From 2018 (assuming Melton duplication but no electrification)

High capacity DMUs would be required to operate from Bacchus Marsh to cater for the forecast patronage from Melton. These could be added to those expected to be procured for operation on the Geelong corridor. Any units purchased for use on Melton services would not be wasted after electrification because of the need to eventually retire H sets and Sprinters. High capacity DMUs would be suitable replacements for those vehicles

V/Line GM of network engineering Jim Hunter delivered a presentation to the Monash IRT in September 2016, raising the same issues with the VLocity fleet:

Classic fleet performance
• The Classic fleet performance in relation to acceleration and braking plus mean distance between failures is preventing the full potential of the Vlocity fleet being utilised.

VLocity patronage capacity
• The VLocity fleet cannot meet the projected growth in patronage required without full body redesign from the bogie up.

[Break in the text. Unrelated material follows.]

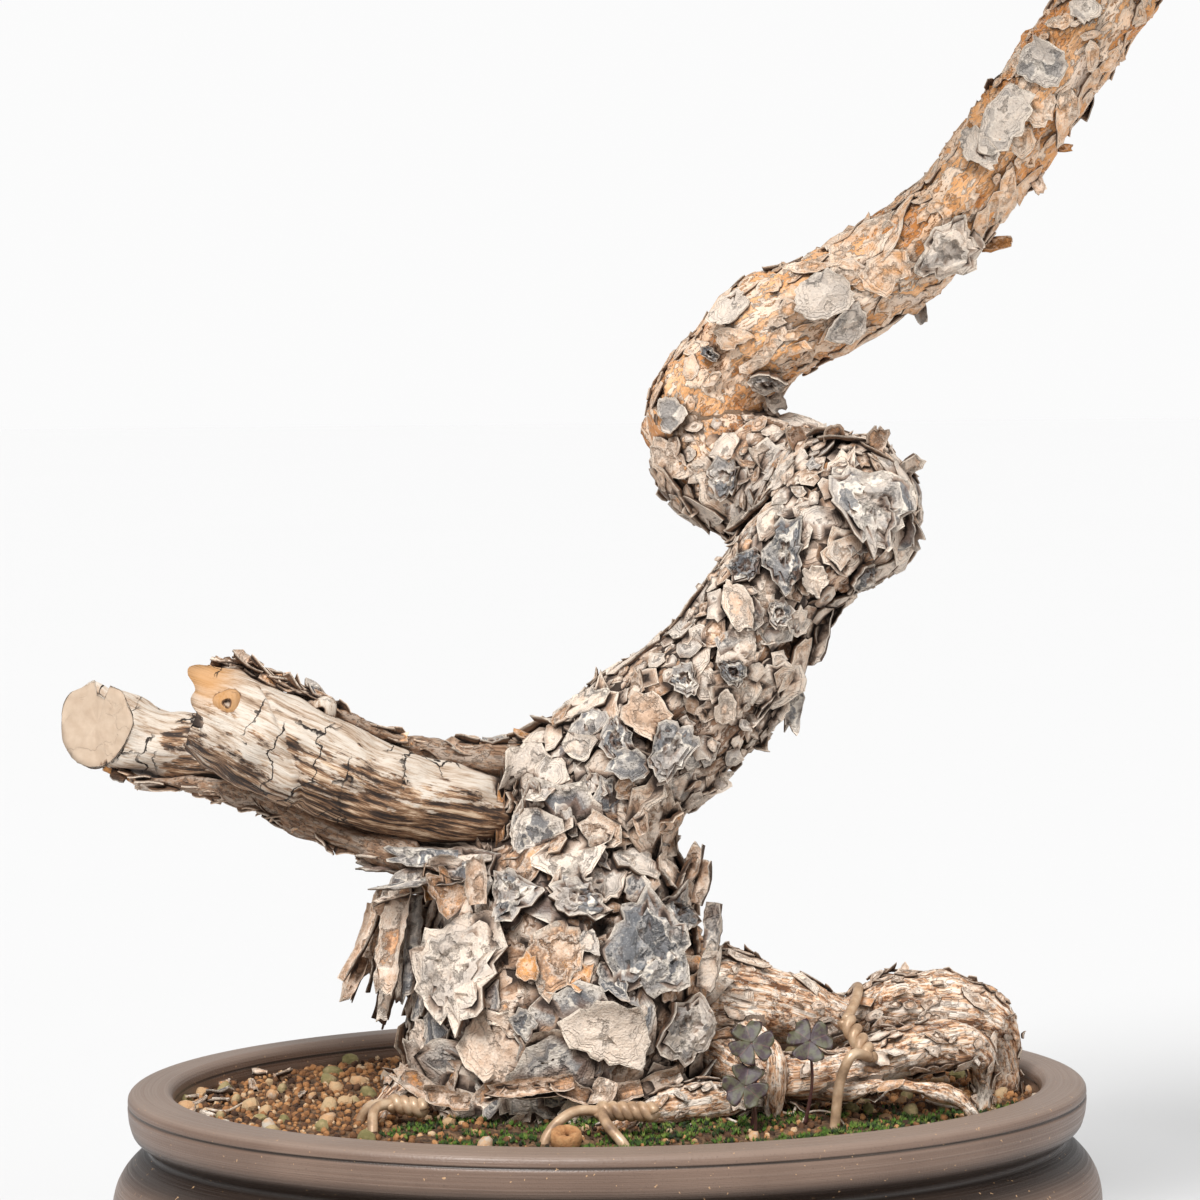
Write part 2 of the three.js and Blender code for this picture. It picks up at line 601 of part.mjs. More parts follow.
function makeClover(clover) {
  const top = vector(clover.head);
  const heart = new THREE.OctahedronGeometry(1.2).translate(top.x, top.y, top.z);
  const pieces = [makeStalk(clover), solidFrom(heart)];
  for (let i = 0; i < 3; i++) {
    const blade = leaflet().rotateX(0.25).rotateZ(clover.seed + (i * 2 * Math.PI) / 3);
    blade.rotateX(clover.tip + 0.6).translate(top.x, top.y, top.z - 0.3);
    pieces.push(solidFrom(blade));
  }
  return join(pieces);
}

// An empty seed husk that lies in the moss with its open side to the viewer, and the dent that it makes there.
function makeHusk(grow = 0) {
  const ring = [[2.2, 0], [4, 0], [4.2, 2.5], [3.6, 5], [2.4, 5], [2.2, 0]];
  const dent = [[0, -grow], [4.2 + grow, -grow], [4.2 + grow, 5 + grow], [0, 5 + grow]];
  const profile = (grow > 0 ? dent : ring).map(([r, h]) => new THREE.Vector2(r, h));
  return solidFrom(new THREE.LatheGeometry(profile, 12).rotateX(-1.25).translate(-12, -72, 82.6));
}

// Soil: fills the pot to just under the rim, mounded towards the tree, with pebbles in its surface.

function soilTop(x, y) {
  const towardsTree = Math.exp(-((x + 5) ** 2 + (y - 2) ** 2) / 3200);
  const lumps = 0.6 * Math.sin(0.35 * x + 1) * Math.sin(0.41 * y) + 0.4 * Math.sin(0.13 * x - 0.2 * y);
  return soilHeight - 3 + 5 * towardsTree + lumps;
}

function makeSoil(cuts) {
  const wallRings = [...innerProfile].reverse().map(([offset, height]) => ovalRing(offset - gap, height + gap, potSides));
  const shares = [1, 0.84, 0.64, 0.42];
  const edge = ovalRing(-1.2 - gap, 0, potSides);
  const topRings = shares.map((share) =>
    edge.map((p) => new THREE.Vector3(p.x * share, p.y * share, soilTop(p.x * share, p.y * share))),
  );
  const body = skin(
    [...wallRings.slice(0, -1), ...topRings],
    new THREE.Vector3(0, 0, floorTop + gap),
    new THREE.Vector3(0, 0, soilTop(0, 0)),
  );
  const random = seeded(31);
  const pebbles = [];
  for (let i = 0; i < 7; i++) {
    const angle = i * goldenAngle;
    const share = 0.5 + 0.4 * random();
    const x = rimInside.length * share * Math.cos(angle);
    const y = rimInside.width * share * Math.sin(angle);
    const size = 2.4 + 2.2 * random();
    const stone = new THREE.IcosahedronGeometry(size, 0).scale(1.2, 0.9, 0.8).rotateZ(6 * random());
    pebbles.push(solidFrom(stone.translate(x, y, soilTop(x, y) + 0.25 * size)));
  }
  return cuts.reduce((soil, cut) => soil.subtract(cut), join([solidFrom(body), ...pebbles]));
}

// Assembly

const tree = new THREE.Group();
tree.rotation.z = treeTurn;
const turned = (solid) => solid.rotate([0, 0, THREE.MathUtils.radToDeg(treeTurn)]);

const wood = makeTree();
const bare = makeDeadwood();
tree.add(meshOf("trunk", wood, materials.bark));
tree.add(meshOf("deadwood_branch", bare, materials.deadwood));

// Where two pads of needles would meet, the later one gives way.
let taken = join([wood, bare]);
for (const [name, shape] of Object.entries(foliage)) {
  const leafy = makeFoliage(branchLines[name] ?? upperLine, shape).subtract(taken);
  taken = taken.add(leafy);
  tree.add(meshOf("foliage_" + name, leafy, materials.needles));
}
for (const [name, wire] of Object.entries(tieWires)) {
  tree.add(meshOf("tie_wire_" + name, makeTieWire(wire), materials.wire));
}
clovers.forEach((clover, i) => {
  tree.add(meshOf("clover_" + (i + 1), makeClover(clover), materials.clover));
});
tree.add(meshOf("seed_husk", makeHusk(), materials.husk));

const cuts = [
  turned(treeInSoil()),
  ...Object.values(tieWires).flatMap((wire) => wire.tails.map((points) => turned(tail(points, gap)))),
  ...clovers.map((clover) => turned(makeStalk(clover, gap))),
  turned(makeHusk(gap)),
  makeScreen(-holeAcross, gap),
  makeScreen(holeAcross, gap),
];

const bonsai = new THREE.Group();
bonsai.add(tree);
bonsai.add(meshOf("pot", makePot(), materials.clay));
bonsai.add(meshOf("soil", makeSoil(cuts), materials.soil));
bonsai.add(meshOf("drain_screen_left", makeScreen(-holeAcross), materials.screen));
bonsai.add(meshOf("drain_screen_right", makeScreen(holeAcross), materials.screen));

export default bonsai;
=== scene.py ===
import json
import math
import random

import bmesh
import bpy
import numpy as np
from mathutils import Matrix, Vector
from mathutils.bvhtree import BVHTree

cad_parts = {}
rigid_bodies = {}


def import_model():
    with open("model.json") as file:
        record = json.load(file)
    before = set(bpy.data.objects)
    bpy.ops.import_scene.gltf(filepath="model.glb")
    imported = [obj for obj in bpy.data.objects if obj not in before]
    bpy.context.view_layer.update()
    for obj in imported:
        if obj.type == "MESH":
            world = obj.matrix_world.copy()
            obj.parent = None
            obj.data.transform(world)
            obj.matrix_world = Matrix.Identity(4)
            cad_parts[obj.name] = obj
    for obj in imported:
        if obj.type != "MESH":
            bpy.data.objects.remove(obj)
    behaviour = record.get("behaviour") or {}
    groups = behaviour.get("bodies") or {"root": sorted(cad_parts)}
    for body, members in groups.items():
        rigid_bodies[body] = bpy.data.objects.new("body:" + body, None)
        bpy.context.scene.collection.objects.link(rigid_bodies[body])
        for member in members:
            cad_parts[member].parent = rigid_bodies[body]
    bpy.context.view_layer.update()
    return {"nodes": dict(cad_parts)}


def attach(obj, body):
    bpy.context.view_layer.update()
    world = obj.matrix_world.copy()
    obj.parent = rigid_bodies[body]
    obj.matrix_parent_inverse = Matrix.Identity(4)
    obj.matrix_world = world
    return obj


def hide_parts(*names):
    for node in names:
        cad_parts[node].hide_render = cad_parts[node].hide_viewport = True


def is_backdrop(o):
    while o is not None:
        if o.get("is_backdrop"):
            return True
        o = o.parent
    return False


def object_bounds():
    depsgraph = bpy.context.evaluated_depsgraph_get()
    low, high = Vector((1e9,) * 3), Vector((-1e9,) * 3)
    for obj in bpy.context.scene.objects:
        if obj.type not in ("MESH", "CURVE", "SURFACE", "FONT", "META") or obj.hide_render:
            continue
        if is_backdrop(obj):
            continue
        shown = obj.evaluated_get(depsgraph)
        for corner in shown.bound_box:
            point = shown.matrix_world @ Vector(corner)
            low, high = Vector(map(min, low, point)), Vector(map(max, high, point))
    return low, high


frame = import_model()

# The tree is drawn as the solids are, in millimetres: u to the viewer's right, v away, w up.
# toFrame turns such points into the frame's metres.
treeTurn = math.radians(-7.5)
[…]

As well as the change in traffic pattern to ‘outer suburban’:

Southern Cross is by far our busiest station, with four out of five journeys starting or ending at Southern Cross.
• Tarneit recorded the second highest number of trips with 76,082.
• On the Ballarat line, there were 63,601 trips at Melton and 50,668 at Ballarat.

But it took until 2016 for the State Government to announce funding to plan for such a ‘high capacity next generation regional train’ – from the PTV website:

High capacity next generation regional trains

The 2016-17 State Budget includes $10 million in development funding for High-Capacity Next Generation Regional Rolling Stock to cater for the future needs of regional Victoria.

A next generation high capacity regional train will be commissioned in the coming years to cater for strong patronage growth and provide new peak services.

With only development money allocated so far and more VLocity trains coming off the production line based on a 15 year old design, V/Line passengers will be stuck on overcrowded trains for some time to come.

A door related footnote

Another worthwhile addition to a redesigned VLocity train would be a separate crew door to the cab – with the present configuration passengers standing in the front doorway block the driver’s door and prevent them from existing the train in an emergency. From 2010 V/Line rolled out illuminated warning signs behind each cab door, but do you think any passenger has ever noticed it?

Illuminated 'keep clear' sign behind the cab of 3VL37

And platform lengths

The current Victorian Rail Industry Operators Group Standards mandate 160 metre long platforms at suburban stations, and 180 metre long platforms at regional stations. The Regional Rail link project provided 250 metre long platforms at Footscray, Tarneit and Wyndham Vale stations, but only a 190 metre long platform at Sunshine.

Trio of trains at Sunshine: pair of V/Line services outnumber the single Alstom Comeng

Why? There is plenty of space at the city end, so I have no idea!